Unsere Ozeane machen das Leben auf diesem Planeten möglich – sie produzieren mehr als die Hälfte des Sauerstoffs, den wir atmen, und spielen eine entscheidende Rolle bei der Aufnahme von Kohlendioxid aus der Atmosphäre und wirken damit als Puffer gegen den Klimawandel.

Sie helfen bei der Regulierung unserer Wettermuster und sind Nahrungs-, Einkommens- und Erholungsquelle für Menschen auf der ganzen Welt. Die Ozeane beherbergen auch über 500.000 bekannte Arten, die eines der vielfältigsten Ökosysteme der Erde darstellen. Aber die Artenvielfalt der Meere steckt in einer Krise. Nach Ansicht vieler Expert:innen befinden wir uns mitten im 6. Massensterben, das mit alarmierender Intensität und Geschwindigkeit stattfindet. In den letzten 50 Jahren haben sich die Populationen mariner Arten halbiert. Mehr als ein Drittel der Meeressäuger weltweit sind vom Aussterben bedroht. Wissenschaftler schätzen, dass in den nächsten 20 Jahren etwa 70 bis 90 % aller Korallenriffe verschwinden werden.

Unsere Ozeane und Meereslebewesen sind mehr denn je unter Stress. Dies ist auf die zunehmenden Auswirkungen des Klimawandels, aber auch auf die unerbittliche Ausbeutung durch Überfischung, Offshore-Bohrungen und die wachsende „Blue Economy“ sowie auf Meeresmüll und industrielle und landwirtschaftliche Verschmutzung zurückzuführen.

Ein Jahrzehnt für den Meeresschutz

Um das zu ändern, müssen wir dringend mutig handeln und die Bedürfnisse unseres Planeten über den Profit stellen. Es wird besonders entscheidend sein, was wir in den nächsten zehn Jahren tun.

Wissenschaftler:innen und NGOs fordern weltweit führende Politiker:innen auf, bis 2030 mindestens 30 % der Weltmeere zu schützen. Derzeit sind weniger als 8 % der Ozeane von Schutzgebieten bedeckt. Das Ziel von 30 % wird durch umfangreiche wissenschaftliche Forschungen unterstützt, die zeigen, dass wir die Meerespopulationen wieder auffüllen und die Fähigkeit der Ozeane stärken können, als Kohlenstoffsenken zu fungieren, indem wir dem Leben in den Ozeanen Raum zur Erholung geben, was wiederum den gesamten Planeten mehr widerstandsfähig gegen die schlimmsten Folgen des Klimawandels machen wird.

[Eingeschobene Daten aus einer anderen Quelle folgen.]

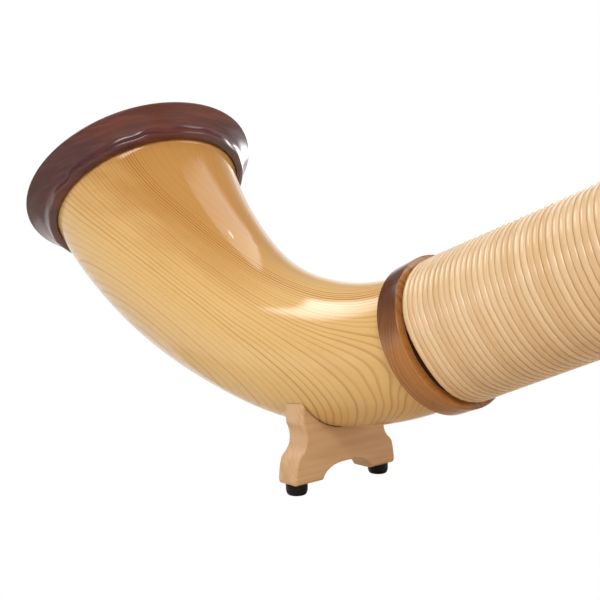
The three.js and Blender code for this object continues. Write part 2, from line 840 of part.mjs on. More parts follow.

Eine Erhöhung des Anteils von Meeresschutzgebieten würde auch eine größere Ernährungssicherheit sowie wirtschaftliche Vorteile bringen. Trotz der verbreiteten Auffassung, dass der Meeresschutz auf Kosten der Fischer geschieht, zeigen wissenschaftliche Untersuchungen und praktische Fallstudien, dass Fischer vom sogenannten „Spillover-Effekt“ profitieren können. Wenn sich die Meerespopulationen innerhalb von Meeresschutzgebieten erholen, ziehen sie außerhalb ihrer Grenzen und in nahegelegene Fischgründe. Eine aktuelle Studie legt nahe, dass der Schutz von 30 % der Ozeane die jährliche globale Fänge um 10 % erhöhen würde.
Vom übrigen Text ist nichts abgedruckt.